Rival utility Uniper SE's planned Datteln 4 hard coal power plant is set to be given the green light to start operating under the coal exit plan, Reuters reported. While Schmitz said he did not see a link between the two outcomes, he added, "Not everyone is as capable of compromise as we are."

Investors were less gloomy: RWE's share price Jan. 16 climbed to its highest level since September 2014 on the news of the compensation payment.
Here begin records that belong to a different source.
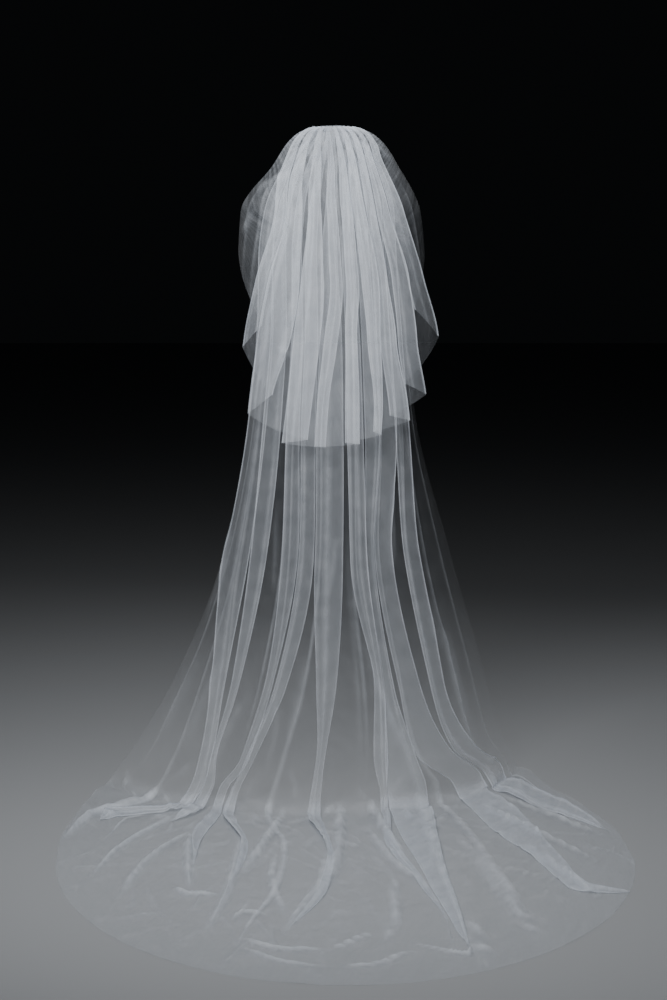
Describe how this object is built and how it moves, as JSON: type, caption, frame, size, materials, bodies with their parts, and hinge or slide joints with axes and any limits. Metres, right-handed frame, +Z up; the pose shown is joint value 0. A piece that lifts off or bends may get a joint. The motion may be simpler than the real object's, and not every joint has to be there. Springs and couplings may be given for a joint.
{
  "type": "two-tier bridal veil",
  "caption": "Sheer white tulle veil in two gathered tiers: a short oval upper tier over a long lower tier that spreads on the floor as a rounded train.",
  "frame": {"origin": "middle of the comb's spine, where the veil is held in the hair at the back of the crown", "axes": "+Z up, +Y towards the wearer's face and the open front, -Y towards the end of the train, +X to the wearer's right as seen from behind"},
  "size_m": [1.291, 1.6, 1.6457],
  "materials": {
    "lower_tulle": "sheer soft white tulle",
    "upper_tulle": "sheer soft white tulle",
    "gathers": "many layers of gathered white tulle",
    "comb": "clear white plastic"
  },
  "bodies": {
    "root": {"lower_tier": "lower_tulle", "upper_tier": "upper_tulle", "gathered_heading": "gathers", "comb": "comb"}
  },
  "joints": []
}
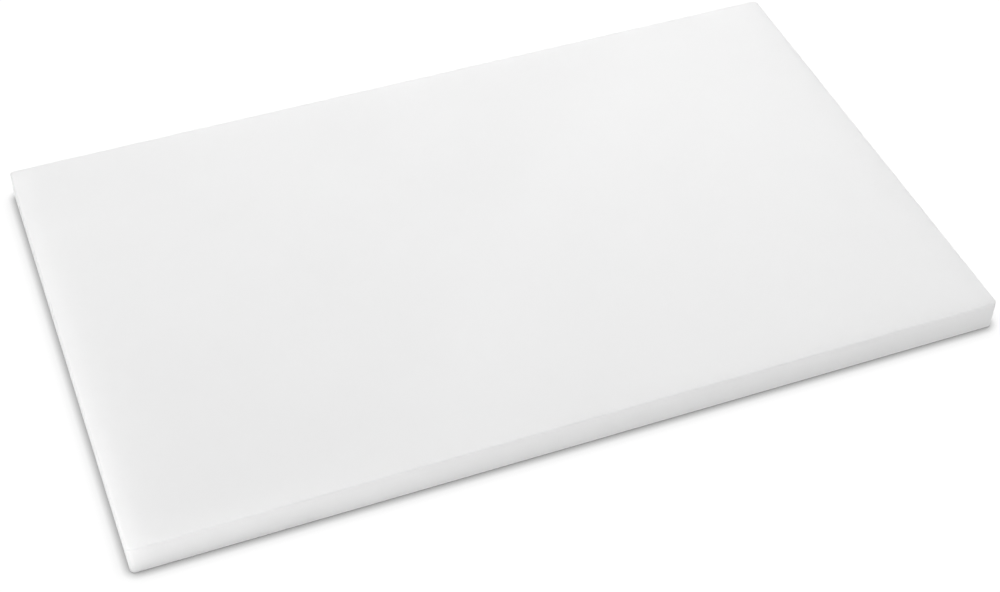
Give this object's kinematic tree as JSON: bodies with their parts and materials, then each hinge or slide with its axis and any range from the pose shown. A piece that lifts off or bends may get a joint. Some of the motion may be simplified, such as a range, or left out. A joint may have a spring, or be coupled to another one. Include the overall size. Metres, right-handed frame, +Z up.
{
  "type": "cutting board",
  "caption": "Flat rectangular cutting board: a solid plate of white polyethylene with slightly rounded corners and rims, usable on both faces.",
  "frame": {"origin": "centre of the face that the board rests on", "axes": "+X along the board's length, to the right seen from the front; +Y across its width, away from the user; +Z up, out of the working face"},
  "size_m": [0.53, 0.325, 0.02],
  "materials": {
    "white_polyethylene": "matte"
  },
  "bodies": {
    "root": {"board_plate": "white_polyethylene"}
  },
  "joints": []
}
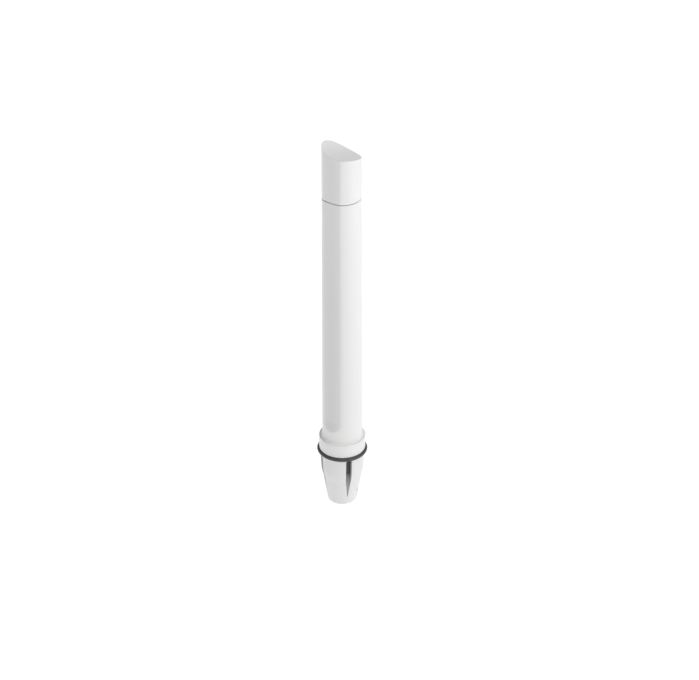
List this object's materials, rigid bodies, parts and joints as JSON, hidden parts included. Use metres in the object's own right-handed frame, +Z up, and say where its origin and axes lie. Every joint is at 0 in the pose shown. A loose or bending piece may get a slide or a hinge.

Dividends would not be impacted by the financial hit, Krebber told reporters.

The government said it wants to enshrine the pathway out of coal into law "in due course," and said it would start the process in January, with completion by the first half of 2020. "To compensate for the exit from coal generation in the electricity market, the expansion of renewables will be sped up in line with the 65% target in 2030," Seibert, the government's spokesman, said.

The end of coal

BEE, the German trade association for renewable energy, said the plan, while "timid for a country aiming at energy transition," finally sends a signal to operators and investors that "the era of coal generation in Germany is over."

The country's emission reduction targets will not be achieved with the plan, BEE said. The group added that without "ambitious development pathways" for renewables, the country could face a gap in its power supply.